A man takes a photo in Beijing. Photo: Wang Zhao/AFP/Getty Images

President Xi Jinping is ramping up China's efforts to control speech on the internet at home and export that more restrictive model abroad, Adam Segal details in Foreign Affairs.

Why it matters: "Given China’s size and technological sophistication, Beijing has a good chance of succeeding — thereby remaking cyberspace in its own image," Segal warns. "If this happens, the internet will be less global and less open."

China is trying to pioneer what it calls “cyber-sovereignty,” Segal writes, or "a world of national Internets, with government control justified by the sovereign rights of states." That's in direct conflict with the U.S.-led vision of the internet as open, interoperable, reliable, and secure.

  • To that end, Xi is introducing strict regulations on Chinese tech and telecom companies, while seeking to cut China's dependence on foreign technology to maximize control.

Government control: Xi founded the Cyberspace Administration of China in 2014 to control online content and enhance cybersecurity.

  • Last year, the government told Tencent and other tech companies to freeze websites which included discussions about history, the military, and international relations. It later fined Tencent, Baidu, and Weibo for hosting banned content.
  • Officials have ordered telecom companies to block virtual private networks (VPNs) used to skirt censorship. Apple complied and removed VPNs from its App Store in China.
  • The government has mandated that private companies store their data in China, which means the government will likely have easy access to it.

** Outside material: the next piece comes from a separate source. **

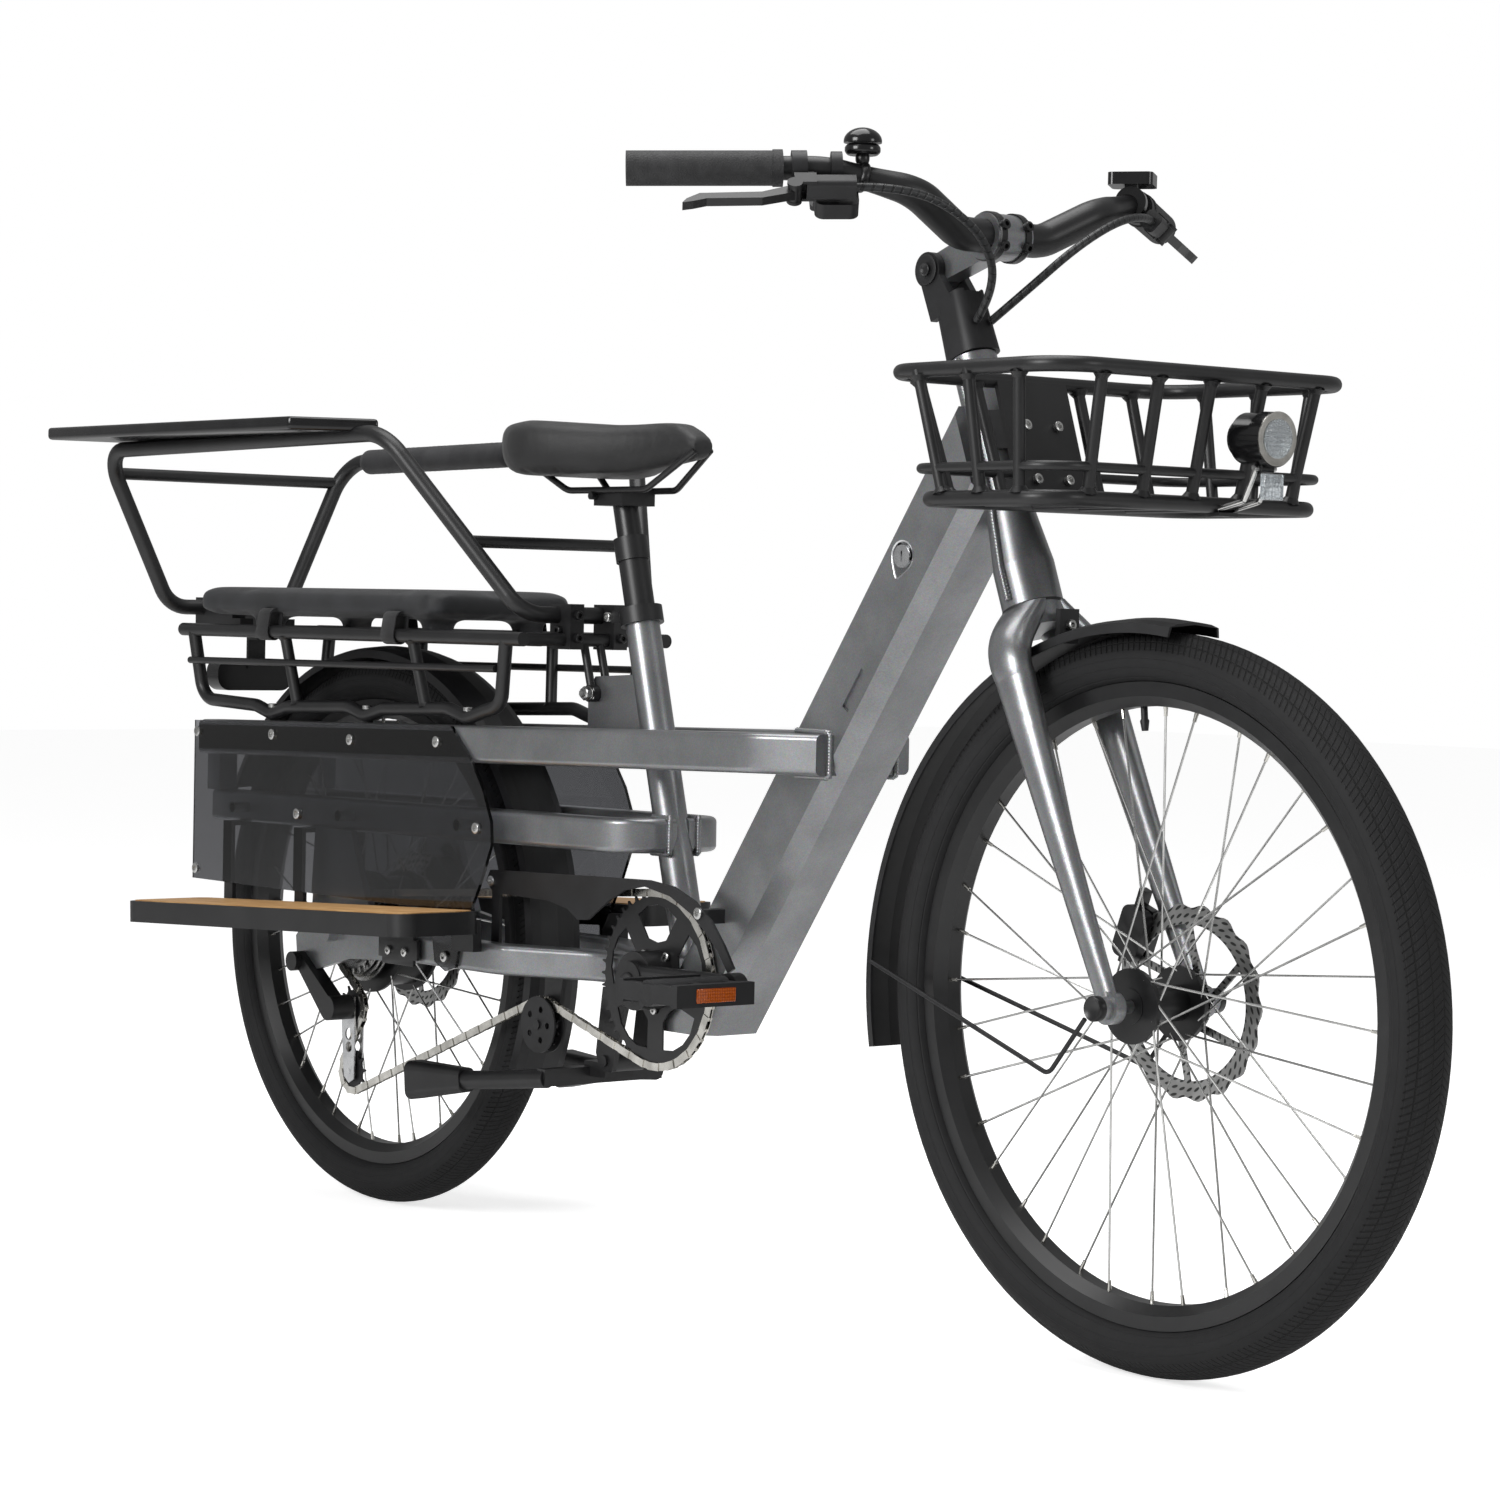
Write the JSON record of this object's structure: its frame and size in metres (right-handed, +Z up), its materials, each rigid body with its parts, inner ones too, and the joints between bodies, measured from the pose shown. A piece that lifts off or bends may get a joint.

Reducing foreign dependence: This year when ZTE, which relies on U.S.-made microchips and other equipment, had to shut down temporarily due to U.S. sanctions, Chinese concerns about foreign dependence deepened.

  • China is pushing its firms to develop 70% of the microchips used in China by 2025 and is investing $150 billion in the next decade to improve the design and manufacture of microprocessors.
  • China has ramped up its attempts to buyout U.S. semiconductor companies in recent years, biding 27 times between 2013-2016. Compare that to just six deals between 2000-2013.
  • China is also investing heavily in artificial intelligence and quantum computing, which could help it bypass conventional encryption.

What to watch:

  • China is graduating more science and engineering students than any other country and contributing 20% of the global investment in research and development. Experts say China could well become the dominant force in artificial intelligence within a decade.
  • China's efforts at information control are shaping the way even massive U.S. companies conduct business. Just today, about 1,000 Google employees signed a letter asking for more transparency about the project to bring a censored version of Google to China.
  • China is exporting data analysis, cloud storage, and surveillance to countries in Africa and the Middle East that are likely to support Beijing's vision of the internet's future.